By the end of the day, I am left beaten and bruised by obsolete grammar lessons, poor interpretations of history, and incessant traffic jams in the hallway. At that point, all I want to do is go home, throw on my pajamas, and crawl into bed for the rest of the night. But somehow everyday, and without fail, on my two minute bike ride from the office to the apartment, I somehow miraculously regain all the energy I lost over the course of the day, and after only a short rest, I am ready to go out in the great city that lies beyond the meager gates of Shanghai Zhong Xue.

This leads us to the second reason why I have not had the opportunity, nor have I made the opportunity, to maintain this blog. The night might find me at the coffee shop reading and writing, at dimly lit bar in the corner of the city, at a posh expat restaurant with friends, enjoying the relative privilege we possess in this country. I try to make the most of my hours out of the office, although lately (especially after the addition of an Ikea couch in my living room, a DVD player, and proper knitting supplies) I have found myself more and more content with simply staying in and enjoying a movie or two from Baise DVD.

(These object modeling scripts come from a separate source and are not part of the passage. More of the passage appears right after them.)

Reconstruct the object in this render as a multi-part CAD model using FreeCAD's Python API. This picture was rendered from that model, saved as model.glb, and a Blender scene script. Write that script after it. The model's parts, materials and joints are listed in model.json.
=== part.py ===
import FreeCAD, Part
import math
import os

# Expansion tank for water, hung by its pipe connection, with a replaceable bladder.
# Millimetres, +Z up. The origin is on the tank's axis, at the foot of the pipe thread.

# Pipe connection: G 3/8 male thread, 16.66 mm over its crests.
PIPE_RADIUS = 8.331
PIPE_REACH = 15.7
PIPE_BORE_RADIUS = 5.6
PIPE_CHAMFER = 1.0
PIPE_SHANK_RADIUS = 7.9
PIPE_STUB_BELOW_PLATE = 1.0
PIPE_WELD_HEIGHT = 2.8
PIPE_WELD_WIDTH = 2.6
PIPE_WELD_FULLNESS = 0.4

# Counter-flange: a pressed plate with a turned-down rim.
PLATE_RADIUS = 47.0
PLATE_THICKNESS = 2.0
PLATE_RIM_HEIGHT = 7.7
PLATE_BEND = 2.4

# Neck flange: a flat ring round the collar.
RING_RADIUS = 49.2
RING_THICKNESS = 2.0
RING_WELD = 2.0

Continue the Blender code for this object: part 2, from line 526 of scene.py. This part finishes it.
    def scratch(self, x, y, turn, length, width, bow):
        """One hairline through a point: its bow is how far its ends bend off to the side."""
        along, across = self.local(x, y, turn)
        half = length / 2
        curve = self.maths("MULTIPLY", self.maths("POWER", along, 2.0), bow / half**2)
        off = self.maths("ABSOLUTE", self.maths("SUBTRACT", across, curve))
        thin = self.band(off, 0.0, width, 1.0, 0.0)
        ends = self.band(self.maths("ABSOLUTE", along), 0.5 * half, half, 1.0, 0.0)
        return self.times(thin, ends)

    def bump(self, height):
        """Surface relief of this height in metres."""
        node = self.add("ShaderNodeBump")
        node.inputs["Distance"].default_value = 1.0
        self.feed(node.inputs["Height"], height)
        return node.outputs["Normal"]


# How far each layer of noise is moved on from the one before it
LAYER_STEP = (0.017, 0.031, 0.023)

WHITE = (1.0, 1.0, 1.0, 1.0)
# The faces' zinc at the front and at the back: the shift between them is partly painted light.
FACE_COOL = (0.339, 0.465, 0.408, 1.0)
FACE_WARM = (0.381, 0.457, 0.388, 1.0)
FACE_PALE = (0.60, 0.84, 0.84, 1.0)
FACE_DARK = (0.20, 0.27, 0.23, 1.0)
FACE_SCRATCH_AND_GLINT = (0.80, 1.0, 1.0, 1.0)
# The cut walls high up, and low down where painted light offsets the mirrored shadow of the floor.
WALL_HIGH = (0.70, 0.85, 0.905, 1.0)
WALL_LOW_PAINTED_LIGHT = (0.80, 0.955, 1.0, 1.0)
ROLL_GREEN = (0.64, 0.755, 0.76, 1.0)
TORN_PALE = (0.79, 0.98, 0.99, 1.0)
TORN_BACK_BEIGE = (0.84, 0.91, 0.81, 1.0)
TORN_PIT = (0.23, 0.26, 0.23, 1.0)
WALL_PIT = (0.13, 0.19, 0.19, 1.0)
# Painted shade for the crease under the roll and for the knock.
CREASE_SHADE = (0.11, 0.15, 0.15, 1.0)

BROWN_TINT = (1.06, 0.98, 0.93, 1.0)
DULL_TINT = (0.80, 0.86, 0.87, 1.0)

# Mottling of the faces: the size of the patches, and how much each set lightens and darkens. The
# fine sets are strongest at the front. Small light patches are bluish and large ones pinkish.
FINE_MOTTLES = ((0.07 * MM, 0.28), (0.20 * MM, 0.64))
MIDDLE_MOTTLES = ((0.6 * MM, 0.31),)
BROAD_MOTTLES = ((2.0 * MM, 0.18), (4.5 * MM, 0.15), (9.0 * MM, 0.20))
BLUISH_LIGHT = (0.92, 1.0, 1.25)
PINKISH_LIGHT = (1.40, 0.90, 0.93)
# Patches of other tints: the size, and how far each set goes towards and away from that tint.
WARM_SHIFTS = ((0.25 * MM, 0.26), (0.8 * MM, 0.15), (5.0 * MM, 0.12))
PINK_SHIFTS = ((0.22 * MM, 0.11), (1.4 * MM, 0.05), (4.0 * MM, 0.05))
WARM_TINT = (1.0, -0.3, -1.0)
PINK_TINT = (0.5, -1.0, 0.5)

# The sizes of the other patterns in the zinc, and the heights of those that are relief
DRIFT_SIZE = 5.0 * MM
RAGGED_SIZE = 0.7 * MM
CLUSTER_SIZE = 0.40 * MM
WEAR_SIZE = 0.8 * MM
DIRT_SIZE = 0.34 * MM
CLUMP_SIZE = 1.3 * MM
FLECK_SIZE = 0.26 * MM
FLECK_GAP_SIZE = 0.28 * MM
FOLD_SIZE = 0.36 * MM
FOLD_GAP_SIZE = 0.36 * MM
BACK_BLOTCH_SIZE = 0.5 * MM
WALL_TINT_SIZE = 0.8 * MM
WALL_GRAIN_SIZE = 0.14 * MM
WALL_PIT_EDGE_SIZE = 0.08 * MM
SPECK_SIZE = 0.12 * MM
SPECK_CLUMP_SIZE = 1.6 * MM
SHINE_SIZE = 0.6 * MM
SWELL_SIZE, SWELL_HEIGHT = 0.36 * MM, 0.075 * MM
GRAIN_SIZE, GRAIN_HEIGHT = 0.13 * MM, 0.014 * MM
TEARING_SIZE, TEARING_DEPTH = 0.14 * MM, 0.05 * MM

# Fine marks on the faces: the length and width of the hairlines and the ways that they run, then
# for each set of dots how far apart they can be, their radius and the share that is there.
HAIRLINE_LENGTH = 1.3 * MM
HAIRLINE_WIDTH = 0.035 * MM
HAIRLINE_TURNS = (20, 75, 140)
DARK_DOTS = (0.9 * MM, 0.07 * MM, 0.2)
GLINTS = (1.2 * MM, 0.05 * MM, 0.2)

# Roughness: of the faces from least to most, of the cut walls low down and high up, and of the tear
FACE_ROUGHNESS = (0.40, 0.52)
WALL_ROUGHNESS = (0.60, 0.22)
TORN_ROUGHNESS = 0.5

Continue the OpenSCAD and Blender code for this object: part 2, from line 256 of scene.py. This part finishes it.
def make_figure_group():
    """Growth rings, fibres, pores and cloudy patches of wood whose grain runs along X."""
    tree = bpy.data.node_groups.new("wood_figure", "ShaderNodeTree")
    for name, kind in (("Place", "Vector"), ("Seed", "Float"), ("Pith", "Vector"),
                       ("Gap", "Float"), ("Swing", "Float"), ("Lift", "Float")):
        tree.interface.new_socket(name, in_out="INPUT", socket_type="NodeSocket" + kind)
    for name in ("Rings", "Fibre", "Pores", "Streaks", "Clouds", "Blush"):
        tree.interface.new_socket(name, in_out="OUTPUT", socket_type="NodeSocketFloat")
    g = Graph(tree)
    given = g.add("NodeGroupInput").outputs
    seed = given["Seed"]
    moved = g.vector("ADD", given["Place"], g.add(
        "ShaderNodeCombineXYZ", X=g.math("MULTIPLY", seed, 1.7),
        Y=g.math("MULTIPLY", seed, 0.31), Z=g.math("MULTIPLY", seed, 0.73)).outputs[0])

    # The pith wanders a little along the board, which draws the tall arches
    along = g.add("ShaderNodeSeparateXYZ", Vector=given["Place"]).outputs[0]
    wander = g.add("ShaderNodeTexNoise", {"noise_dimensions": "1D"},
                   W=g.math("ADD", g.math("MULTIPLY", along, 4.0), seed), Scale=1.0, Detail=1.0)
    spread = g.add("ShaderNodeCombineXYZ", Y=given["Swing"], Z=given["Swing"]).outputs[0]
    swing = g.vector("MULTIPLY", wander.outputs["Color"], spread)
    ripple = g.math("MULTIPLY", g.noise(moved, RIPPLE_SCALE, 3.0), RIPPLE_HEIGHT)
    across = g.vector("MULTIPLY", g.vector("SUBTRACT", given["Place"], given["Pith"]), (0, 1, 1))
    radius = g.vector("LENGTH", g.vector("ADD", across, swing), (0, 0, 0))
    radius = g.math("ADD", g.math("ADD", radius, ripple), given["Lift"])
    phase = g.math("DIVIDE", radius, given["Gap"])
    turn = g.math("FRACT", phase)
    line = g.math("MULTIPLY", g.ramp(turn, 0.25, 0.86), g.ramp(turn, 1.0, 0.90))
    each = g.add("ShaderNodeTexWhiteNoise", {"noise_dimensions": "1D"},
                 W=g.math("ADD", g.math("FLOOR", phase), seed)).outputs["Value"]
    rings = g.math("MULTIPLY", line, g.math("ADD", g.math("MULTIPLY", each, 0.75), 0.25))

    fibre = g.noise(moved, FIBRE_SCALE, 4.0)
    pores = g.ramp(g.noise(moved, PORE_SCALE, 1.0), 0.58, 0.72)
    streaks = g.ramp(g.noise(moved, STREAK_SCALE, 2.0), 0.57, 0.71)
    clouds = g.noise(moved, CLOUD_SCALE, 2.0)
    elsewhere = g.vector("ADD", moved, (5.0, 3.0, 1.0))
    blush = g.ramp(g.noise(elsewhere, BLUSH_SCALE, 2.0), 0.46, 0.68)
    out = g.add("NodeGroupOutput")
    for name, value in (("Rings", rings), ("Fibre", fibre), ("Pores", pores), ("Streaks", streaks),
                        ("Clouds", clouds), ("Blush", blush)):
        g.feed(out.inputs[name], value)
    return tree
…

These two reasons in culmination with the fact that the last thing I want to do after a long day of creating word documents is to create yet another one . . . especially if that document is a long account of what happened that day. It is an issue of proximity, I think, for those who wish to know more about my time here in China. The people I work and play with in this country continue to know more and more about me as the people I left behind in the Untied States seem to move continually further away.

Now that I have a little more control over my day, simply because I have at least a slight idea now of how to do my job, I should be able to more easily find at least thirty minutes a day to write and update the blog.